Sure, it's not much, but there's still a lot you can do with a hundred bucks.
BU may be plenty smart to have decided on a luxe dorm. And parents who can afford, and choose, to foot this type of bill, well, that's their lookout. But taking on debt to live high in the high-rise?
I'm betting that next year there'll be plenty of buyer's remorse going around.
3 comments:
"BU may be plenty smart to have decided on a luxe dorm. And parents who can afford, and choose, to foot this type of bill, well, that's their lookout. But taking on debt to live high in the high-rise?
I'm betting that next year there'll be plenty of buyer's remorse going around."
Sadly, I disagree.
"Taking on debt to live high" seems to be the American way. These future leaders of America are just getting a jump on things.
College is just expensive. Of the 8 schools my daughter applied to, only one gave her a good enough package so she could attend - and she will leave with $68K debt. College is "necessary" but for most of us middle class families is loading our kids up with debt. Now, thank goodness she is a Chem. Eng. major and will come out to a good salary.... I was a commuter student at a state college and graduated with no debt but made $7 an hour. The American Dream does not exist anymore in my opinion.
This is not just for private U's.
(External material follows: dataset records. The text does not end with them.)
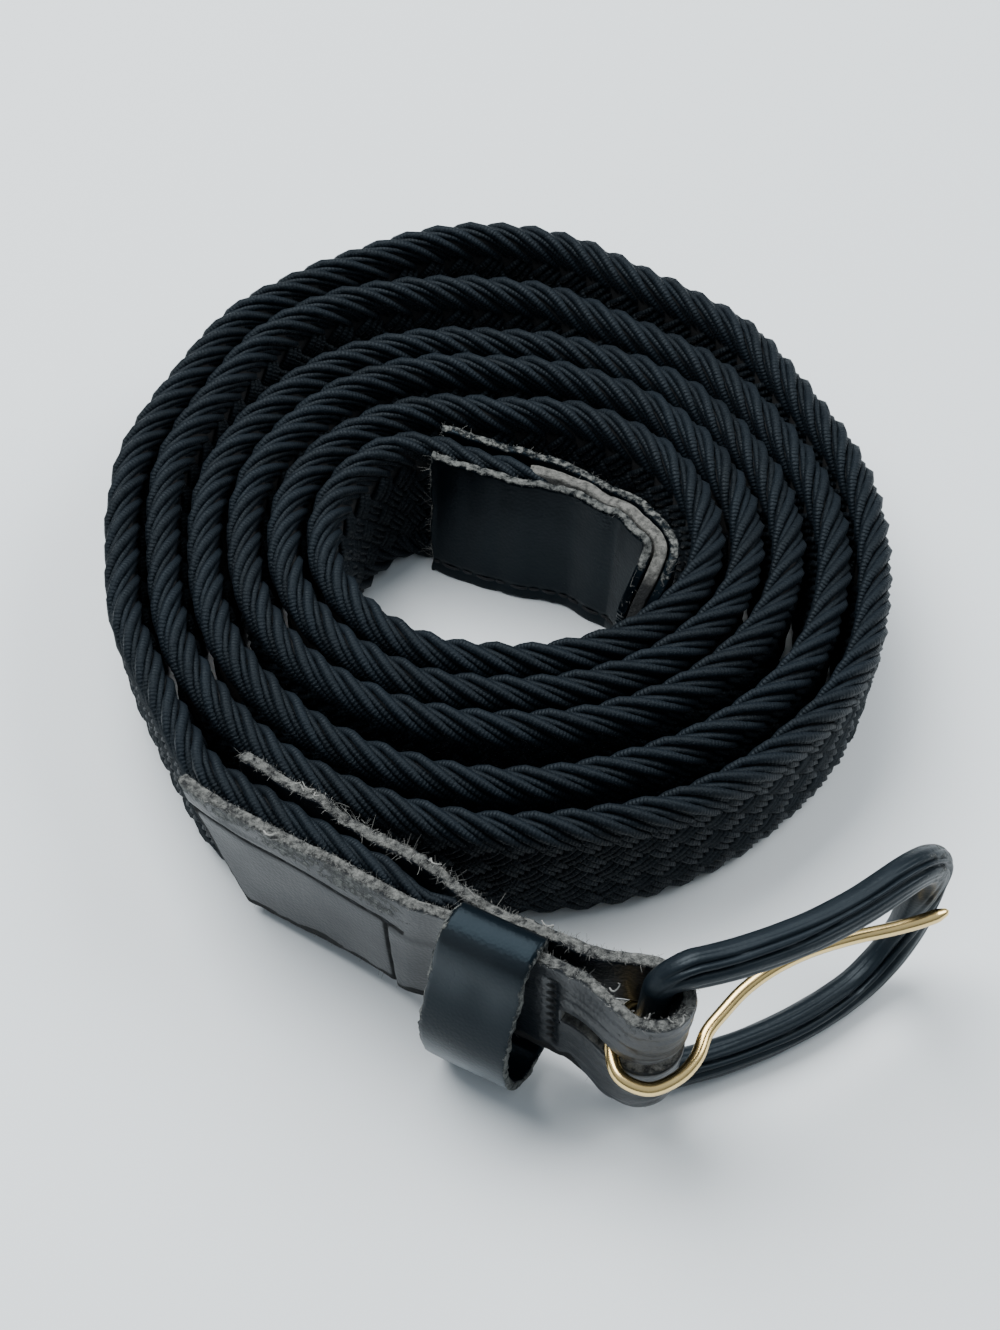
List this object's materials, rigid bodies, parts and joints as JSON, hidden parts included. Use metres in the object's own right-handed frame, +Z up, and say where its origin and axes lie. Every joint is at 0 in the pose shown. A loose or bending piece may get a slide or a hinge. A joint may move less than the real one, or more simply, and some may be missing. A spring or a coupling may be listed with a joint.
{
  "type": "belt",
  "caption": "Woven elastic belt with leather ends and a leather-covered frame buckle, unfastened, rolled into a coil that stands on its edge.",
  "frame": {"origin": "under the middle of the rolled belt's box, at the level it stands on", "axes": "+Z up, square to the level that the band's lower edge stands on; -Y towards the buckle, which lies in front of the coil; +X to the right seen from the buckle"},
  "size_m": [0.0976, 0.1304, 0.0315],
  "materials": {
    "woven_elastic": "matt, near black with a faint blue-grey sheen",
    "smooth_leather": "smooth, soft sheen",
    "split_leather": "raw grey board, matt",
    "covering_leather": "smooth, soft sheen",
    "gold_plate": "polished pale gold plate"
  },
  "bodies": {
    "belt": {"braid_band": "woven_elastic", "tip_inner_leather": "smooth_leather", "tip_filler": "split_leather", "tip_outer_leather": "smooth_leather", "buckle_strap": "smooth_leather", "keeper": "smooth_leather"},
    "frame": {"buckle_frame": "covering_leather"},
    "prong": {"prong": "gold_plate"}
  },
  "joints": [
    {"name": "frame_hinge", "type": "hinge", "parent": "belt", "child": "frame", "pos_m": [0.01551, -0.05757, 0.01602], "axis": [0.0533, -0.0999, 0.9936], "range_deg": [-80, 8]},
    {"name": "prong_hinge", "type": "hinge", "parent": "frame", "child": "prong", "pos_m": [0.01551, -0.05757, 0.01602], "axis": [0.0533, -0.0999, 0.9936], "range_deg": [-90, 0]}
  ]
}
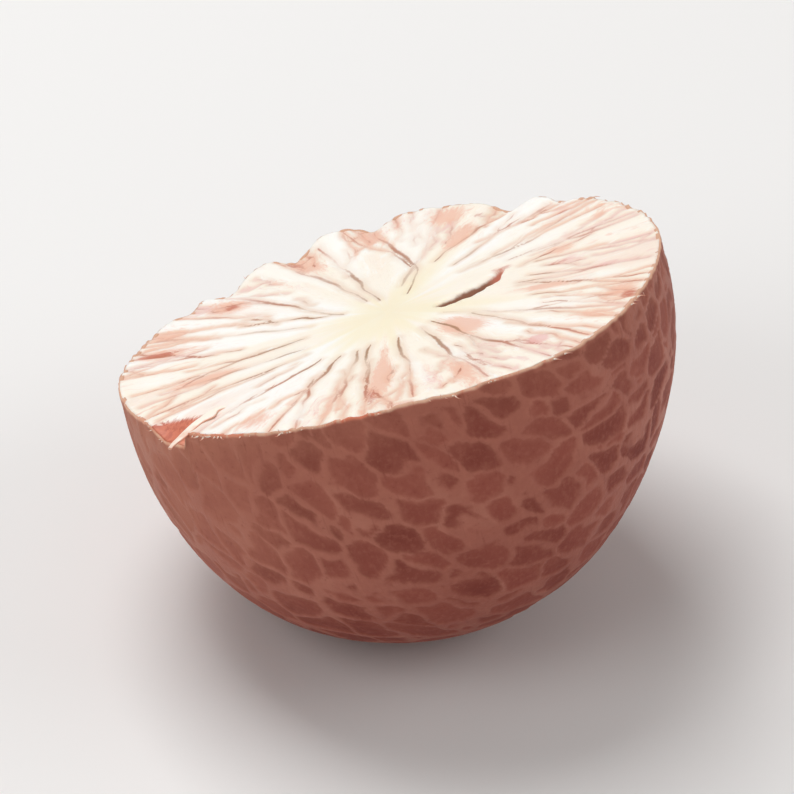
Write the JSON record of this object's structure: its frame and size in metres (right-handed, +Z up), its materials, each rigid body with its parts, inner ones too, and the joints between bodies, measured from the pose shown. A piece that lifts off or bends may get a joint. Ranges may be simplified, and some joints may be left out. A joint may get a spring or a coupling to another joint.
{
  "type": "halved dried betel nut",
  "caption": "Half of a dried betel nut, cut face up: pale kernel with radial folds, a slit near the core and a netted brown skin over its round side.",
  "frame": {"origin": "middle of the underside of the bounding box; the half stands on this level", "axes": "+Z up; the cut face looks up and leans to the back (+Y) and to the left (-X), as in the picture; the picture was taken from the -Y side"},
  "size_m": [0.0316, 0.0326, 0.0239],
  "materials": {
    "nut": "dry pale kernel with rust veins, matt brown skin"
  },
  "bodies": {
    "root": {"betel_nut_half": "nut"}
  },
  "joints": []
}
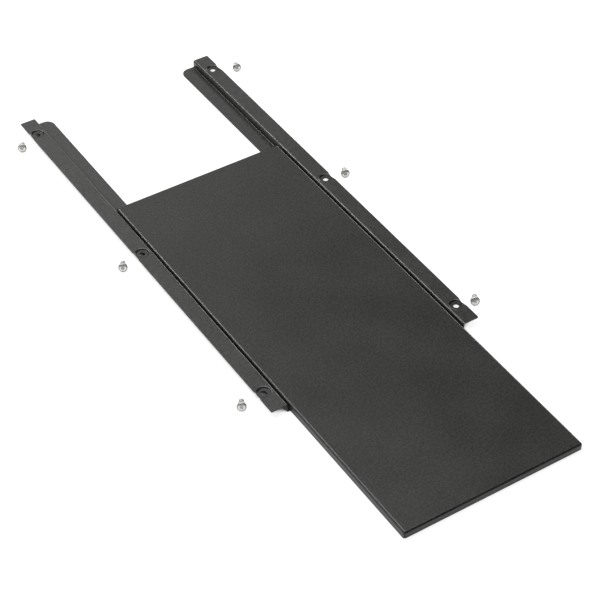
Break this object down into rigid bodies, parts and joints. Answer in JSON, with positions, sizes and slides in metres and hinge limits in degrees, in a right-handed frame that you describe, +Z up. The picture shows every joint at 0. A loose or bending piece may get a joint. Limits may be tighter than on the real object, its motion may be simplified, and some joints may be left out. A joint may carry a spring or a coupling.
{
  "type": "sliding mouse tray",
  "caption": "Under-desk mouse tray: a folded sheet-steel pan that slides on the ledges of Z-section mounting rails with dimpled screw holes. Its mounting screws lie loose beside them.",
  "frame": {"origin": "centre of the four corner screw holes, in the plane where the screw heads bear on the rails", "axes": "+X to the right, +Y to the rear, so the tray pulls out along -Y, and +Z up towards the desk"},
  "size_m": [0.2769, 0.6895, 0.0095],
  "materials": {
    "tray_coat": "fine-textured black powder coat on sheet steel, satin",
    "rail_coat": "fine-textured black powder coat on sheet steel, satin",
    "screw_zinc": "bright zinc plate"
  },
  "bodies": {
    "rails": {"left_rail": "rail_coat", "right_rail": "rail_coat", "rear_left_screw": "screw_zinc", "middle_left_screw": "screw_zinc", "front_left_screw": "screw_zinc", "rear_right_screw": "screw_zinc", "middle_right_screw": "screw_zinc", "front_right_screw": "screw_zinc"},
    "tray": {"tray": "tray_coat"}
  },
  "joints": [
    {"name": "tray_slide", "type": "slide", "parent": "rails", "child": "tray", "axis": [0, -1, 0], "range_m": [-0.1785, 0.2295]}
  ]
}
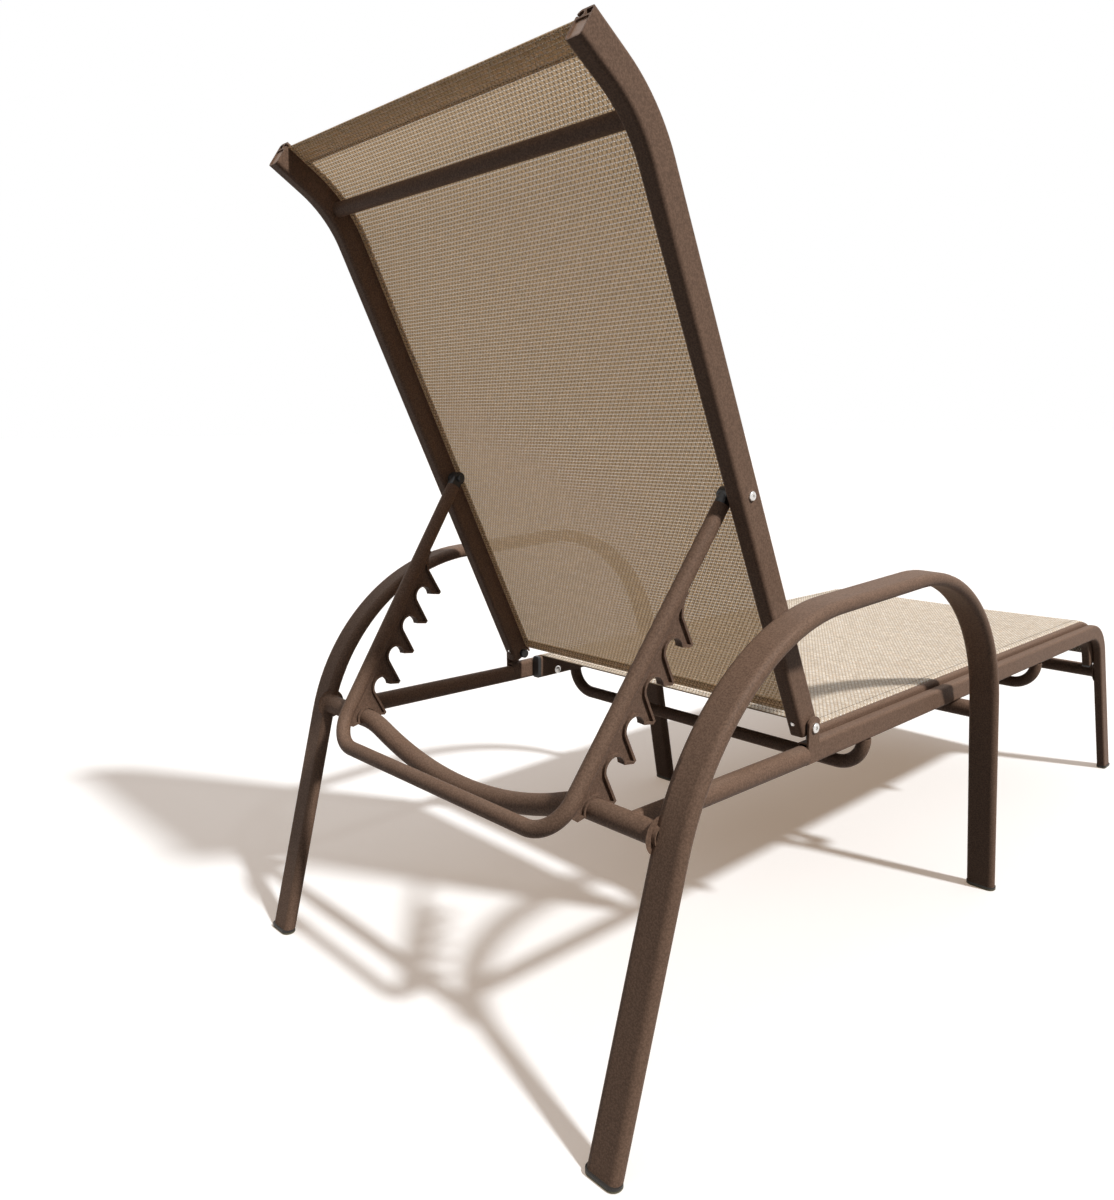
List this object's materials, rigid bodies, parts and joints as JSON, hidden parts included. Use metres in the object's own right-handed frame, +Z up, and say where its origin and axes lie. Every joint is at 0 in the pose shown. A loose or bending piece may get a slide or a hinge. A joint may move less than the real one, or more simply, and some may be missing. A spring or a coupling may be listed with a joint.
{
  "type": "chaise lounge",
  "caption": "Patio chaise lounge with woven sling seat and back, arched arms, and a back that reclines on a swinging support with notched racks.",
  "frame": {"origin": "centre of the footprint, on the floor", "axes": "+Z up, +Y towards the head end, +X to the sitter's left"},
  "size_m": [0.7176, 1.6021, 1.0802],
  "materials": {
    "frame_paint": "dark brown fine-textured powder coat",
    "rack_casting": "die casting in the same brown coat",
    "black_plastic": "moulded, slightly grained",
    "cap_plastic": "brown moulded plastic",
    "glide_plastic": "dark moulded plastic",
    "spline_plastic": "extruded rod",
    "screw_steel": "plain bright steel",
    "sling_fabric": "woven vinyl-coated mesh in cream, tan and brown"
  },
  "bodies": {
    "base": {"arm_frame_left": "frame_paint", "arm_frame_right": "frame_paint", "side_rail_left": "frame_paint", "side_rail_right": "frame_paint", "hinge_plate_left": "frame_paint", "hinge_plate_right": "frame_paint", "seat_sling_rail_left": "frame_paint", "seat_sling_rail_right": "frame_paint", "rear_rail_left": "frame_paint", "rear_rail_right": "frame_paint", "rear_crossbar": "frame_paint", "middle_crossbar": "frame_paint", "foot_crossbar": "frame_paint", "seat_brace_rear": "frame_paint", "seat_brace_front": "frame_paint", "rear_leg_glides": "glide_plastic", "middle_leg_glides": "glide_plastic", "foot_leg_glides": "glide_plastic", "sling_rail_end_caps": "black_plastic", "seat_sling": "sling_fabric", "seat_sling_splines": "spline_plastic", "rail_screws": "screw_steel", "rail_washers": "screw_steel", "hinge_bolts": "screw_steel", "hinge_nuts": "black_plastic", "hinge_spacers": "black_plastic"},
    "back": {"back_upright_left": "frame_paint", "back_upright_right": "frame_paint", "head_crossbar": "frame_paint", "back_sling": "sling_fabric", "back_sling_splines": "spline_plastic", "upright_top_caps": "cap_plastic", "upright_tail_plugs": "black_plastic", "upright_tail_screws": "screw_steel", "support_pivot_bolts": "screw_steel", "support_pivot_nuts": "screw_steel", "support_pivot_spacers": "black_plastic"},
    "support": {"support_bail": "frame_paint", "bail_end_plugs": "black_plastic", "rack_left": "rack_casting", "rack_right": "rack_casting"}
  },
  "joints": [
    {"name": "recline", "type": "hinge", "parent": "base", "child": "back", "pos_m": [0, 0.3795, 0.3542], "axis": [-1, 0, 0], "range_deg": [0, 64.6]},
    {"name": "support_swing", "type": "hinge", "parent": "back", "child": "support", "pos_m": [0, 0.51643, 0.64784], "axis": [-1, 0, 0], "range_deg": [-116.5, 0]}
  ],
  "couplings": [
    {"joint": "support_swing", "follows": "recline", "ratio": -1.77}
  ]
}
Our public U, built a luxury Type 5(think upscale garden apts) dorm. We had to downgrade the club house so the legislature wouldn't freak out. The next luxury dorms had the upgrades hidden, coffee bars on all floors, cathedral ceilings in the rooms, fitness club equipment, wireless etc. The price up was about $1,000 for nine months, but was less than the private local apartment market, so students got a bargain with a great view.
PS I believe in the public University system. It was a great bargain for me and for my brother who have done alright for ourselves in very different areas of endeavor.